Elon Musk's entrepreneurial passion and academic background led him to begin Zip2 with his brother, Kimbal, and partner, Greg Kouri, in 1995.

However, in 1999, Compaq purchased the software company for $340 million. With his sudden windfall, Musk formed X.com, which later became PayPal. Before Musk left the company, e-commerce platform eBay purchased PayPal for a whopping $1.5 billion.

$258 billion

The total net worth of Elon Musk as of Aug. 31 2023.
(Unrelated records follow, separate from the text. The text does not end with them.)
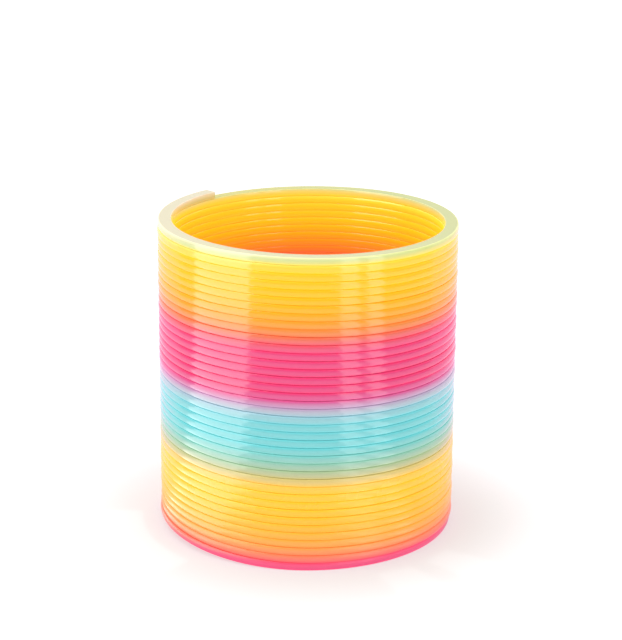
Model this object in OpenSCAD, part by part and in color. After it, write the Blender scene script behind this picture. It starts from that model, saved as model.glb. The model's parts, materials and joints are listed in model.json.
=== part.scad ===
// Spring coil toy: one flat moulded strip wound into a tall closed helix.
// The strip is cut into half turns. Each half turn is a flat arc, tilted by a little less than
// a degree, so that front halves climb to the left and back halves climb to the right. Half
// turns meet face to face in the plane y = 0, where the coil flexes. In the closed stacks at
// both ends the same lengths of strip follow each other with a hairline seam between them.

/* [Coil] */
// Outside diameter of the coil
coil_d = 85; // [75:1:100]
// Height of the closed coil, from the foot to the top of the free end
coil_h = 90; // [86:1:96]
// Clear gap between one turn and the next
turn_gap = 0.1; // [0.05:0.05:0.2]
// Hairline seam between two lengths of strip in the same stack
seam = 0.02; // [0.01:0.01:0.05]
// Seam at each end of the foot's ramp, where the strip changes slope most
ramp_seam = 0.16; // [0.12:0.02:0.3]

/* [Strip] */
// Width of the strip, measured across the wall of the coil
strip_w = 4; // [3:0.5:5]
// Radius of the strip's rounded edges
edge_r = 0.6; // [0.3:0.1:0.9]

/* [Turns] */
// Closed turns under the part that flexes, foot included
bottom_turns = 6; // [4:1:7]
// Turns that flex, each made of a front half and a back half
flex_turns = 28; // [24:1:28]
// Whole closed turns above the part that flexes
top_turns = 5; // [4:1:6]
// Direction in which the upper free end stops, anticlockwise from the right
tip_direction = 135; // [100:5:160]

/* [Foot] */
// Length of the ramp at the end of the flat foot, in degrees
foot_ramp = 85; // [60:5:90]

/* [Hidden] */
// The middle of the strip's width
mid_r = (coil_d - strip_w) / 2;
// Half of the angle that the rounded end of the strip takes up
end_cap = asin(strip_w / 2 / mid_r);
// The seam as an angle around the coil, and the wider one at the ends of the ramp
seam_deg = asin(seam / mid_r);
ramp_seam_deg = asin(ramp_seam / mid_r);
// How far the last stretch climbs between its left end and the tip, in pitches
tip_climb = (1 + cos(tip_direction)) / 4;
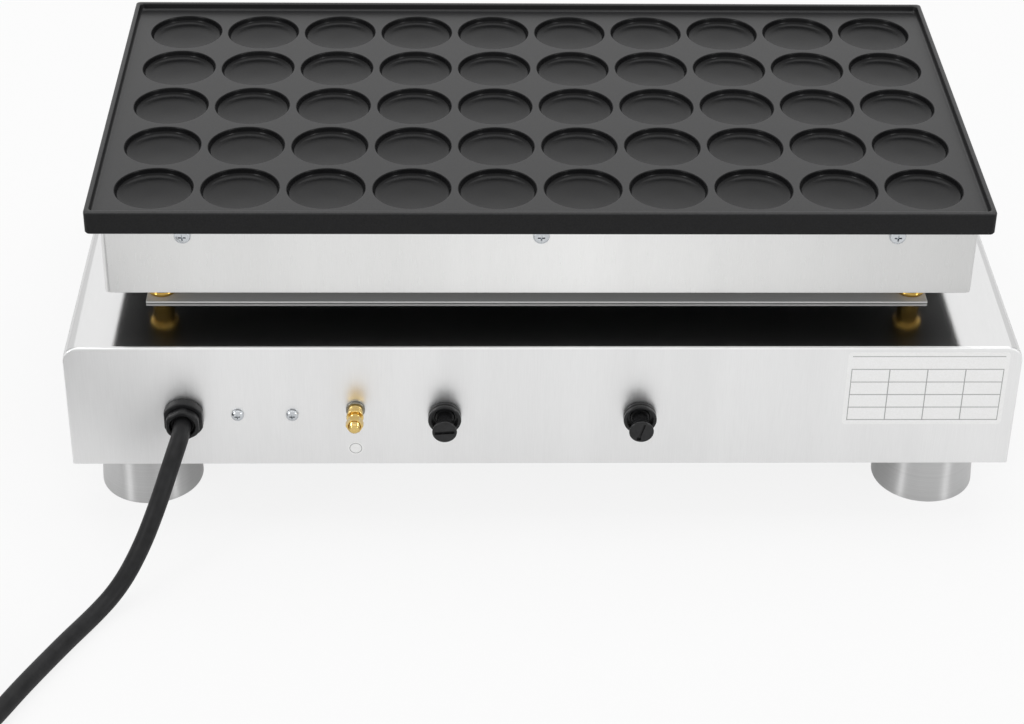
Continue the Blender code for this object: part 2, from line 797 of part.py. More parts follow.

In 2002, Elon used his payout to found SpaceX, a space travel company, although it did not take off for years. In 2004, Elon Musk heavily invested millions in the then-startup Tesla Motors and was later recruited to join the founders to run the company. In 2007, the existing CEO was ousted and Musk was named CEO, a title he currently holds.
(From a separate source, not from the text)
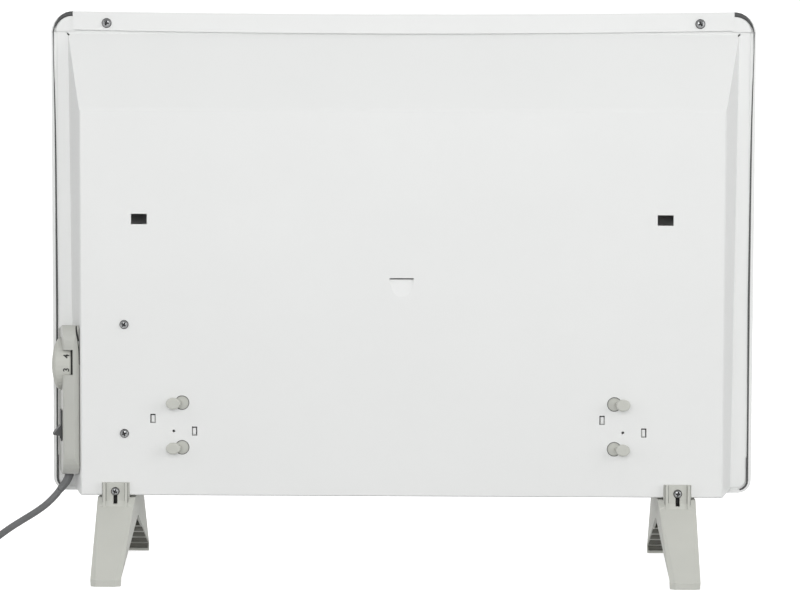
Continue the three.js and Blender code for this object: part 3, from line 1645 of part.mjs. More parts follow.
const cutoutSpadeEnd = cutoutZ - cutoutRadius - spadeLength / 2 - 1.8;
const thermostatSpadeEnd = knobZ - thermostatWidth / 2 - spadeLength - 1;
const switchSpadeX = switchX - (switchDepth + 5.9) * Math.cos(switchAngle);
const switchSpadeY = switchY - (switchDepth + 5.9) * Math.sin(switchAngle);
const bladeEnd = insulatorLength + 3 + spadeLength + seatGap;
const leads = {
  lead_supply_live: [
    redLead,
    [cordExit[0] + 1.1, 4.3, 89.2],
    [cordExit[0] - 0.2, 6, 96],
    [cordExit[0] - 8.8, 9, 103],
    [switchSpadeX - 1, switchSpadeY, switchZ - 17],
    [switchSpadeX, switchSpadeY, switchZ - switchSpadeZ - 2],
  ],
  lead_supply_neutral: [
    blueLead,
    [cordExit[0] - 1.1, 1.7, 89.2],
    [cordExit[0] - 2.8, 2, 97],
    [cordExit[0] - 13.8, 2, 101],
    [cordExit[0] - 34.8, 2, 103],
    [armRightX + 54, 3, 112],
    [armRightX + 40, elementY, 122],
    [armRightX + bladeEnd, elementY, elementZ],
  ],
  lead_switched: [
    redLead,
    [switchSpadeX, switchSpadeY, switchZ + switchSpadeZ + 2],
    [thermostatSpades[0] + 7.8, 7.5, 140],
    [thermostatSpades[0] + 1.8, 6.4, 145.5],
    [thermostatSpades[0], knobY, thermostatSpadeEnd],
  ],
  lead_thermostat: [
    redLead,
    [thermostatSpades[1], knobY, thermostatSpadeEnd],
    [thermostatSpades[1] - 3.2, 4, 145],
    [thermostatSpades[1] - 18.2, 1, 146],
    [armRightX + 28, 0, 186],
    [armRightX - 18, 3, 222],
    [armRightX / 2 - 4, 9, 243],
    [25, cutoutFrontY + 3.4, 247],
    [cutoutSpadeX, cutoutFrontY + 3.4, cutoutSpadeEnd],
  ],
  lead_cutout: [
    redLead,
    [-cutoutSpadeX, cutoutFrontY + 3.4, cutoutSpadeEnd],
    [-25, cutoutFrontY + 3.4, 247],
    [armLeftX / 2, 9, 243],
    [armLeftX + 12, 3, 222],
    [armLeftX - 38, 1, 176],
    [armLeftX - 43, 2, 140],
    [armLeftX - 36, elementY, 128],
    [armLeftX - bladeEnd, elementY, elementZ],
  ],
};
for (const [name, [material, ...route]] of Object.entries(leads)) {
  place(name, tube(route, leadRadius, 6, 14), material);
}

const coilGap = leastGap(coil, cordDiameter);
const cordTotal = pathLength(fromSide(cordRoute).map(vector)) + pathLength(coil);
console.log(`coil: least gap to itself ${coilGap.toFixed(2)} mm`);
console.log(`mains lead: ${(cordTotal / 1000).toFixed(3)} m from the strain relief to the plug`);

export default heater;
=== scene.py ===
import json
import math

import bmesh
import bpy
from mathutils import Matrix, Vector


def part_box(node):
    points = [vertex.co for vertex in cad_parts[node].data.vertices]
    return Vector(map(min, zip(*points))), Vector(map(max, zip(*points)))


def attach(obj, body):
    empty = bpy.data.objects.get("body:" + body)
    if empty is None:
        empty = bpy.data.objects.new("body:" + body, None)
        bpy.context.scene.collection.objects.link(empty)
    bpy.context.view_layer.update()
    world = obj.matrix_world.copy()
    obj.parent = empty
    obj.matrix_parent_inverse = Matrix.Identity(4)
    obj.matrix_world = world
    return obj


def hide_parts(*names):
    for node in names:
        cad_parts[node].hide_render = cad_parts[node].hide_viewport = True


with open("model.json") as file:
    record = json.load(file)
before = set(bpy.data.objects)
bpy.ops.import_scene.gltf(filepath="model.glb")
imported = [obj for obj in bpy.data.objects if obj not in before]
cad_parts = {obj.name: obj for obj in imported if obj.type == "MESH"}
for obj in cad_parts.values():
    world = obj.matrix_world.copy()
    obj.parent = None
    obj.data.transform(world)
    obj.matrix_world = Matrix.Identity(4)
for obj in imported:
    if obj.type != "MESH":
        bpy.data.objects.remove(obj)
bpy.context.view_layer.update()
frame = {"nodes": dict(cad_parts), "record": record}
nodes = frame["nodes"]
scene = bpy.context.scene
scene.view_settings.view_transform = "Standard"


# ------------------------------------------------------------------ camera

CAMERA_PLACE = (-0.01967, 1.67537, 0.31388)
# Yaw, pitch and roll in degrees.
CAMERA_TURN = (0.729, 2.954, 0.166)


def place_camera():
    """The photograph's view of the back: a long lens, slightly above the middle."""
    yaw, pitch, roll = (math.radians(angle) for angle in CAMERA_TURN)
    forward = Vector((math.sin(yaw) * math.cos(pitch), -math.cos(yaw) * math.cos(pitch), -math.sin(pitch)))
    right = Vector((-math.cos(yaw), -math.sin(yaw), 0))
    up = right.cross(forward).normalized()
    rolled_right = right * math.cos(roll) + up * math.sin(roll)
    rolled_up = up * math.cos(roll) - right * math.sin(roll)
    data = bpy.data.cameras.new("camera")
    data.lens = 90
    data.sensor_width = 36
    data.clip_start, data.clip_end = 0.05, 60
    camera = bpy.data.objects.new("camera", data)
    scene.collection.objects.link(camera)
    turn = Matrix((rolled_right, rolled_up, -forward)).transposed().to_4x4()
    camera.matrix_world = Matrix.Translation(CAMERA_PLACE) @ turn
    scene.camera = camera


place_camera()


# ------------------------------------------------------------------ materials

def linear(value):
    return value / 12.92 if value <= 0.04045 else ((value + 0.055) / 1.055) ** 2.4


def colour(r, g, b):
    """A colour written as the 0 to 255 values that it shows on a screen."""
    return (linear(r / 255), linear(g / 255), linear(b / 255), 1)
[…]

In 2022, Musk purchased X Corp. and took the company private.

What Is the Value of The Boring Company?

The Boring Company is a private, independent company with no available financials; however, in April 2022, it was estimated that the company's valuation was $5.75 billion after raising $675 million in a Series C funding round.

What Is Prufrock?

Prufrock is a tunneling machine designed to dig at a greater speed than a traditional excavating machine and without a need to excavate to set up and retrieve the machine.

Can You Still Buy a Not-A-Flamethrower From The Boring Company?

The Boring Company is not currently selling Not-A-Flamethrowers as it is focusing on its current tunneling projects and products.

Are The Boring Company Flamethrowers Legal?

The Boring Company's flamethrowers are legal but have been subject to legal disputes. Some lawmakers have introduced bills to outlaw the devices, citing them as a public danger.

The Bottom Line

The Boring Company, far from what its name suggests, seeks to redefine our infrastructure and transportation systems via the use of tunnels. With successes such as the LVCC Loop system and RD Tunnel, this futuristic travel system may be arriving sooner than anticipated.